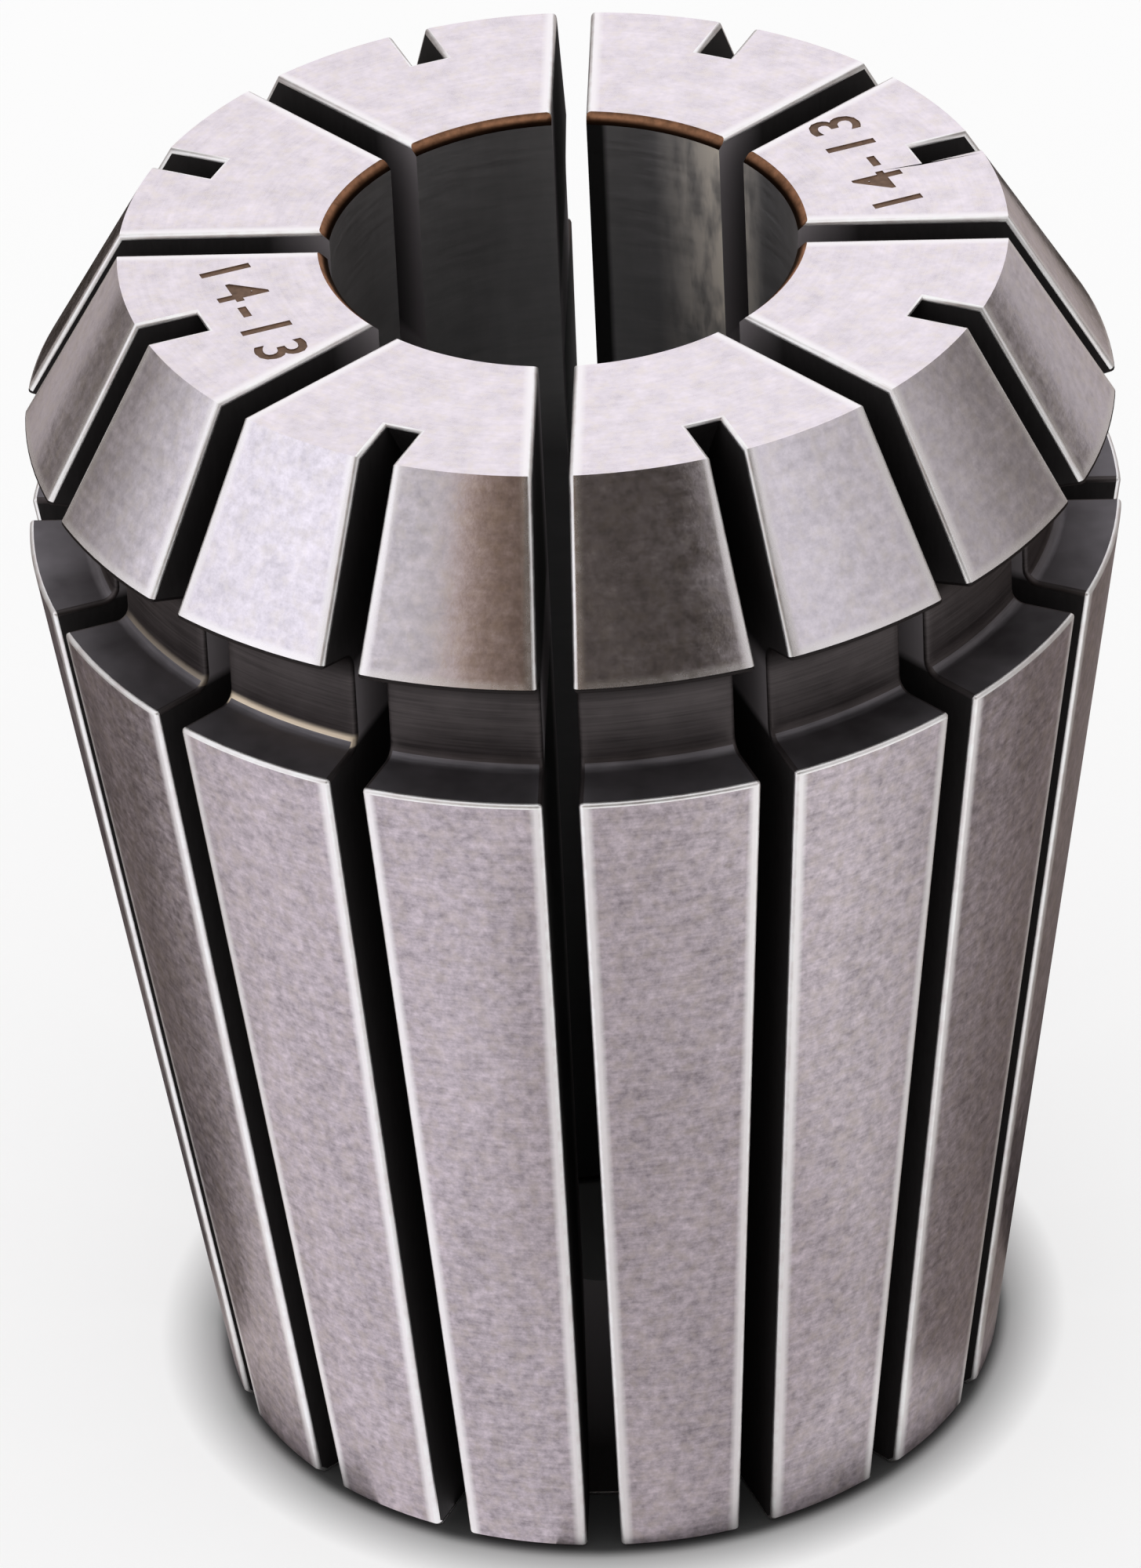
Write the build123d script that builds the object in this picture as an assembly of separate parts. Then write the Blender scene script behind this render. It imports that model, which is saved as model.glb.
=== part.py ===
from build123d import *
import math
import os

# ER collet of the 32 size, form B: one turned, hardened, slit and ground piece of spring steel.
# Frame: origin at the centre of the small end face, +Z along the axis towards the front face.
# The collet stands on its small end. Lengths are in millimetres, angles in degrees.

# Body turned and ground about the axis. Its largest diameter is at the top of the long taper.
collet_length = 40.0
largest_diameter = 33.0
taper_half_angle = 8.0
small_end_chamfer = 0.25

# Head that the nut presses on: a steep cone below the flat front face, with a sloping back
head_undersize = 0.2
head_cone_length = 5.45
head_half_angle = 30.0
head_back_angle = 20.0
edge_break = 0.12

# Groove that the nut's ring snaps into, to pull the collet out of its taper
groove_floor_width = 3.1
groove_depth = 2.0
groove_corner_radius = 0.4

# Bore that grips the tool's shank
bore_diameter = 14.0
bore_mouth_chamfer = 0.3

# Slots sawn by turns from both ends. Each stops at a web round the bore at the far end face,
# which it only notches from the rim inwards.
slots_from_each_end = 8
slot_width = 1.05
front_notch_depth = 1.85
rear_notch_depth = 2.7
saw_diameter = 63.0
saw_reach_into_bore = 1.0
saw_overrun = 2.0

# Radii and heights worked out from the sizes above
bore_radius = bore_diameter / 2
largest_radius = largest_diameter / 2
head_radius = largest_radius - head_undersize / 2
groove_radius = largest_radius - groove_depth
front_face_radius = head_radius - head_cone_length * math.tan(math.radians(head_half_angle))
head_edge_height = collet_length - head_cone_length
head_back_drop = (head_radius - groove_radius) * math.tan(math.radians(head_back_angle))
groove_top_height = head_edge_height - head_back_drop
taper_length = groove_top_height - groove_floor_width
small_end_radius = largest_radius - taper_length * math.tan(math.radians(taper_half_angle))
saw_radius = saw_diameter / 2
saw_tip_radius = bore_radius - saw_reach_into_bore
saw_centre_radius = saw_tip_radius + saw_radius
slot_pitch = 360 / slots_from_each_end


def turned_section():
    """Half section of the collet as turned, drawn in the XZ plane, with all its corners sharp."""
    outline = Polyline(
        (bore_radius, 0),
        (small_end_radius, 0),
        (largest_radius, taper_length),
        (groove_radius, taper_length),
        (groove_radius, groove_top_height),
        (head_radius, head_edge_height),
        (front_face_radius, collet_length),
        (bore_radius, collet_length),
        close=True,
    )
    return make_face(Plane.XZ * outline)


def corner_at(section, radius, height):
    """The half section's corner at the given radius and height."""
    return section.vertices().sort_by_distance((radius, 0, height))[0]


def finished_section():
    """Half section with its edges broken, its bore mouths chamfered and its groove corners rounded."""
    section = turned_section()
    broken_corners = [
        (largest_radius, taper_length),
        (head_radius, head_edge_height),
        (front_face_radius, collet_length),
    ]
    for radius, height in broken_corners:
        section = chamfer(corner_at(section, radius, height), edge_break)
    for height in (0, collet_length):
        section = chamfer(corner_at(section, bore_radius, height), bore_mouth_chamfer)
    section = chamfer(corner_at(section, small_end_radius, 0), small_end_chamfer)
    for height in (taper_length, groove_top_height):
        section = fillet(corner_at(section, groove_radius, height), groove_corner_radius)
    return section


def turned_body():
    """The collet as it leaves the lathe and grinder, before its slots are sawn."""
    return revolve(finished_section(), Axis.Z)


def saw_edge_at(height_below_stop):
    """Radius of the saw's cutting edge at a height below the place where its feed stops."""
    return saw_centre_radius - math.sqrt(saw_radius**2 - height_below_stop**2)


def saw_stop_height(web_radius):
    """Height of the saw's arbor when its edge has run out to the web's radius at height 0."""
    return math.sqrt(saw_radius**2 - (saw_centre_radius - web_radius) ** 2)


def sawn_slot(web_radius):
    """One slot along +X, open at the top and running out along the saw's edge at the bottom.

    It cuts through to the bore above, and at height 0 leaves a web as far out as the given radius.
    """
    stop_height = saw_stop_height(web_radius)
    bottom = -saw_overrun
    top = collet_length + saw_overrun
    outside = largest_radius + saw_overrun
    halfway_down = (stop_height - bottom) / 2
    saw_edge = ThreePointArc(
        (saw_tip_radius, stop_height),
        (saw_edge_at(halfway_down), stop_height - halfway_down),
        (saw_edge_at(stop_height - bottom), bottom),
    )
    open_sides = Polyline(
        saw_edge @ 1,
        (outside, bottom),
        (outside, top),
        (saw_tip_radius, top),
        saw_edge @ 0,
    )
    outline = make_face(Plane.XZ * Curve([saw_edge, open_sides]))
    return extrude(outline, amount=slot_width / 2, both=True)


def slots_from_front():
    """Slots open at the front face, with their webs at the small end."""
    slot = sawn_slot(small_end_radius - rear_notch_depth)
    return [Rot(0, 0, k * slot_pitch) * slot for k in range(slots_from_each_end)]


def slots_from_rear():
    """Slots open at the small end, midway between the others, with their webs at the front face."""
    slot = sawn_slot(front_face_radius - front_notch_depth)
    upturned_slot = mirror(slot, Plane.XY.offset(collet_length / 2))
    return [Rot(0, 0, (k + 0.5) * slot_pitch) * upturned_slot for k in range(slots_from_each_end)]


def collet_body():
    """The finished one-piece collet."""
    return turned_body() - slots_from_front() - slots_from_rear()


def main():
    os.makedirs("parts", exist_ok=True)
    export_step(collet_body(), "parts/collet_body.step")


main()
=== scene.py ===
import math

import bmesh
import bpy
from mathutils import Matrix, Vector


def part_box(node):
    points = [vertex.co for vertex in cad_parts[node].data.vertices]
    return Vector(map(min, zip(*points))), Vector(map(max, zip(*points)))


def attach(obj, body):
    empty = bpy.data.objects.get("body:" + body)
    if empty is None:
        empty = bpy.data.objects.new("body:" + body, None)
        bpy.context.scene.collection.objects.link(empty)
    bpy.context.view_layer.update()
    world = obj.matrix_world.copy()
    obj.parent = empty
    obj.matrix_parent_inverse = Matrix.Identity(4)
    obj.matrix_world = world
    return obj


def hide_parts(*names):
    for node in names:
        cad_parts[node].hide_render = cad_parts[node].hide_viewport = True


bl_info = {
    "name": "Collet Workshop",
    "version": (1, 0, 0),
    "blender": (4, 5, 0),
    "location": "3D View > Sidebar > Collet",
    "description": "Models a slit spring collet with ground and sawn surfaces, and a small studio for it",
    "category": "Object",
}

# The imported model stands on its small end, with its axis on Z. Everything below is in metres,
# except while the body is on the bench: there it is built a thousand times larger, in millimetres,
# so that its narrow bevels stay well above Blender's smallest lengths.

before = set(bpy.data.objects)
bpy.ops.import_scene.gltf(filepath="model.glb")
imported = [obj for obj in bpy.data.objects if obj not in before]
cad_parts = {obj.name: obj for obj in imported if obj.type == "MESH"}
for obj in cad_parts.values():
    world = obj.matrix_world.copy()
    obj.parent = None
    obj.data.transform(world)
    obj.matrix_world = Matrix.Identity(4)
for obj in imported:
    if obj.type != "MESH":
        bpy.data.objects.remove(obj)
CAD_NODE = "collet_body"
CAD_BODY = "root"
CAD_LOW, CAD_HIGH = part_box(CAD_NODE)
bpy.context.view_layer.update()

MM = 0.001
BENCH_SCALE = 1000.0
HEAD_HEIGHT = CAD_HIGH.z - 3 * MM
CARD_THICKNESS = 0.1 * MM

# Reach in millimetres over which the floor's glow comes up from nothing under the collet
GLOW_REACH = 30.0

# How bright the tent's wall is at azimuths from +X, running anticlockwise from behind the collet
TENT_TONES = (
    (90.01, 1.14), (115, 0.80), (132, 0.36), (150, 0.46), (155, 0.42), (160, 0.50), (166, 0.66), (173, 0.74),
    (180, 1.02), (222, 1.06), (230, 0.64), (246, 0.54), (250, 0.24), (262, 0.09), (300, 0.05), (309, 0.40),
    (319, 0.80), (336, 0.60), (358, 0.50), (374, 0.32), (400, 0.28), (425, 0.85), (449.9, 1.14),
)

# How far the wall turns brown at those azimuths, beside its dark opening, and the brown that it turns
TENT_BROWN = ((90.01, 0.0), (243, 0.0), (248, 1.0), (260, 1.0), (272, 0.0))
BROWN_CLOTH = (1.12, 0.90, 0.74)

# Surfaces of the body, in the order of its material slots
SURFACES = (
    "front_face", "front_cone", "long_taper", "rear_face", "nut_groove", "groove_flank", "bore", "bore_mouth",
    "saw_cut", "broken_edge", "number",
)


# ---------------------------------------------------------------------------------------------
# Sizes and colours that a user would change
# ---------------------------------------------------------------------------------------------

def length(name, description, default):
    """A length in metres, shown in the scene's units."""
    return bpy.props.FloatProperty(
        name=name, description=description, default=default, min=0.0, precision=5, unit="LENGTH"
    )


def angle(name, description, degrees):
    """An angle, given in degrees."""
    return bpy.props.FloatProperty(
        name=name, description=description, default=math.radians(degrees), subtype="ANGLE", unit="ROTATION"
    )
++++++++
# Exercise requirements
Extract exactly and only the lines above from the line containing "outline = make_face(Plane.XZ" through the line containing "cad_parts[node].hide_render = cad_parts[node].hide_viewport", both end lines included.

# The reply
    outline = make_face(Plane.XZ * Curve([saw_edge, open_sides]))
    return extrude(outline, amount=slot_width / 2, both=True)


def slots_from_front():
    """Slots open at the front face, with their webs at the small end."""
    slot = sawn_slot(small_end_radius - rear_notch_depth)
    return [Rot(0, 0, k * slot_pitch) * slot for k in range(slots_from_each_end)]


def slots_from_rear():
    """Slots open at the small end, midway between the others, with their webs at the front face."""
    slot = sawn_slot(front_face_radius - front_notch_depth)
    upturned_slot = mirror(slot, Plane.XY.offset(collet_length / 2))
    return [Rot(0, 0, (k + 0.5) * slot_pitch) * upturned_slot for k in range(slots_from_each_end)]


def collet_body():
    """The finished one-piece collet."""
    return turned_body() - slots_from_front() - slots_from_rear()


def main():
    os.makedirs("parts", exist_ok=True)
    export_step(collet_body(), "parts/collet_body.step")


main()
=== scene.py ===
import math

import bmesh
import bpy
from mathutils import Matrix, Vector


def part_box(node):
    points = [vertex.co for vertex in cad_parts[node].data.vertices]
    return Vector(map(min, zip(*points))), Vector(map(max, zip(*points)))


def attach(obj, body):
    empty = bpy.data.objects.get("body:" + body)
    if empty is None:
        empty = bpy.data.objects.new("body:" + body, None)
        bpy.context.scene.collection.objects.link(empty)
    bpy.context.view_layer.update()
    world = obj.matrix_world.copy()
    obj.parent = empty
    obj.matrix_parent_inverse = Matrix.Identity(4)
    obj.matrix_world = world
    return obj


def hide_parts(*names):
    for node in names:
        cad_parts[node].hide_render = cad_parts[node].hide_viewport = True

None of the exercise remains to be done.